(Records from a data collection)
** Start **
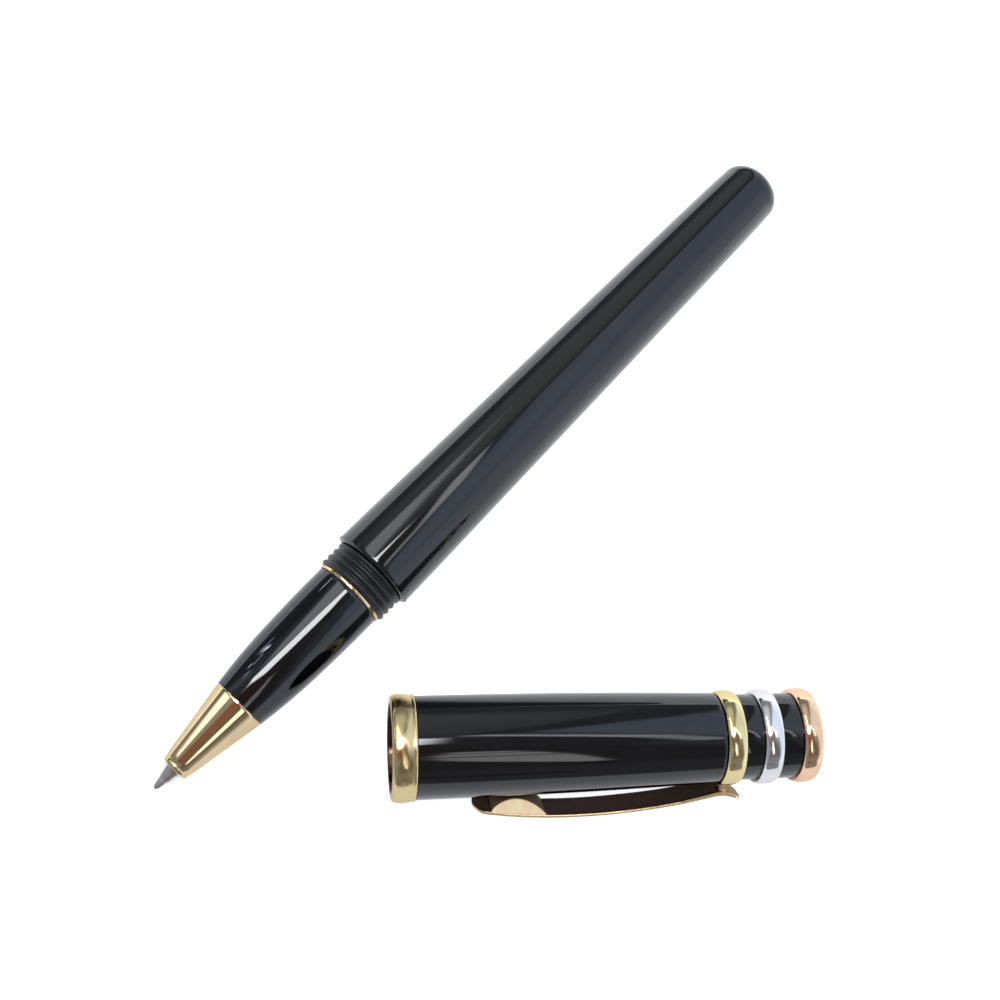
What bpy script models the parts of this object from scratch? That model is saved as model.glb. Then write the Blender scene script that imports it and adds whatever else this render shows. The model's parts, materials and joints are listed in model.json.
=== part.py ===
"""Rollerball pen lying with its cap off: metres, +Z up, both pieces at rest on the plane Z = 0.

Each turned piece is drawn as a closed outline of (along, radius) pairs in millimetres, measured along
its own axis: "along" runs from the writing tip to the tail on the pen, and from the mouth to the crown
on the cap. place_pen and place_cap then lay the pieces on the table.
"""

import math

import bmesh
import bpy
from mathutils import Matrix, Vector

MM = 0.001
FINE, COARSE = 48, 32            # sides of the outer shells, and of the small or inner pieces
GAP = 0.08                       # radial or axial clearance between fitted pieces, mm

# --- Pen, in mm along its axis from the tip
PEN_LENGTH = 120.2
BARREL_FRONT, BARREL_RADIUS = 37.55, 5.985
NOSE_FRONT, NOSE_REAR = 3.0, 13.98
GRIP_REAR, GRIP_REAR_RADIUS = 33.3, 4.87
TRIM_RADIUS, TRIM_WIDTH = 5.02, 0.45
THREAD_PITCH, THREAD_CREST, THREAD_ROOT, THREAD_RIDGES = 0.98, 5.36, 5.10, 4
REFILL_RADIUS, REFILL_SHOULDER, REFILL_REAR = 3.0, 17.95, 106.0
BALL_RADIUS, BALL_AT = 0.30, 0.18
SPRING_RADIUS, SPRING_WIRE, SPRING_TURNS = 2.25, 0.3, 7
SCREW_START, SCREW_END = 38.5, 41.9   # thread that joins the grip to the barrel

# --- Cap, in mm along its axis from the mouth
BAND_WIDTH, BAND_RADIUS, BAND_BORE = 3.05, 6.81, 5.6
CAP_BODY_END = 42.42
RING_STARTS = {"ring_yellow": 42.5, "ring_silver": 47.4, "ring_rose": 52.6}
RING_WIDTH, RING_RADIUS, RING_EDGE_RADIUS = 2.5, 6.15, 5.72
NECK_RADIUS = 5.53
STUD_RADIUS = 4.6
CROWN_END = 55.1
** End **
** Start **
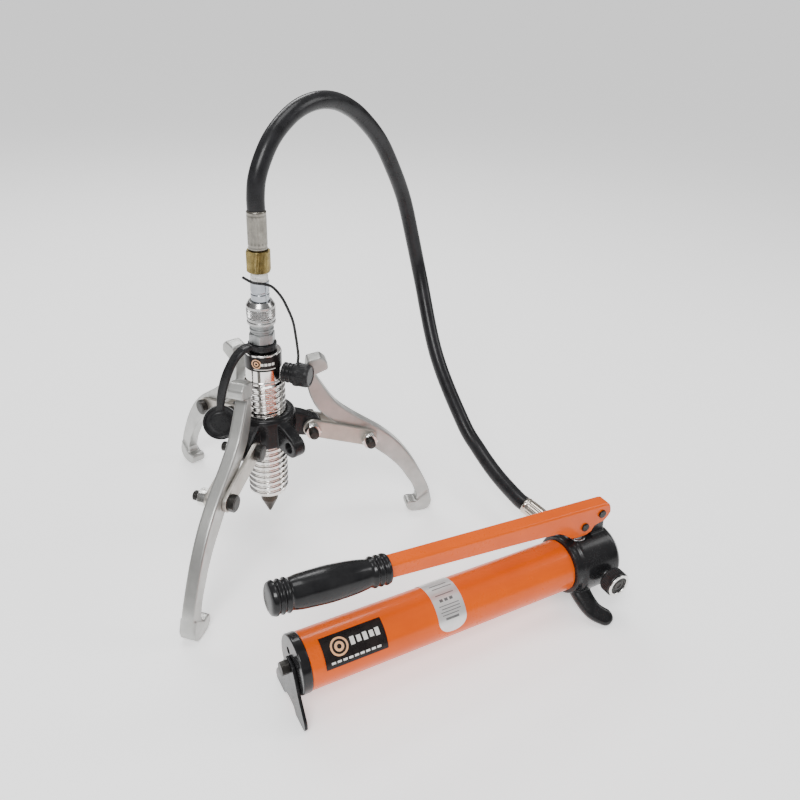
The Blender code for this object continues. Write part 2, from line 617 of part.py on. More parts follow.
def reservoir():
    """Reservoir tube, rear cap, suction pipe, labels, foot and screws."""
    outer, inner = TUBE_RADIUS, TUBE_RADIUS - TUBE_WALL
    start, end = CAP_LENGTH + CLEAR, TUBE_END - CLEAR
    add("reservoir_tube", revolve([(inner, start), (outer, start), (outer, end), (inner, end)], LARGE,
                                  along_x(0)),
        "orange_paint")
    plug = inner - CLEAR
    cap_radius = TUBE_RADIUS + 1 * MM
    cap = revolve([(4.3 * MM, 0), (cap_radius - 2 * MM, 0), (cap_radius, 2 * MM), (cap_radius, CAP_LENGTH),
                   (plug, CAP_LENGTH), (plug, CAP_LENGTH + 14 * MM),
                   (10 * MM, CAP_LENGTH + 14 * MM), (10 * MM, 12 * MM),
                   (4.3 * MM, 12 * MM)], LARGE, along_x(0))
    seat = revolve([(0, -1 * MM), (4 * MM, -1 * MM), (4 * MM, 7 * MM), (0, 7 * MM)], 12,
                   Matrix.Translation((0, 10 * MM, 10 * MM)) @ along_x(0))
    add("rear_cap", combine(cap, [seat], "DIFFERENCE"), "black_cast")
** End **
Only the number is wanted: how many lines contain the string "Blender"?

▶ _Worked answer_
2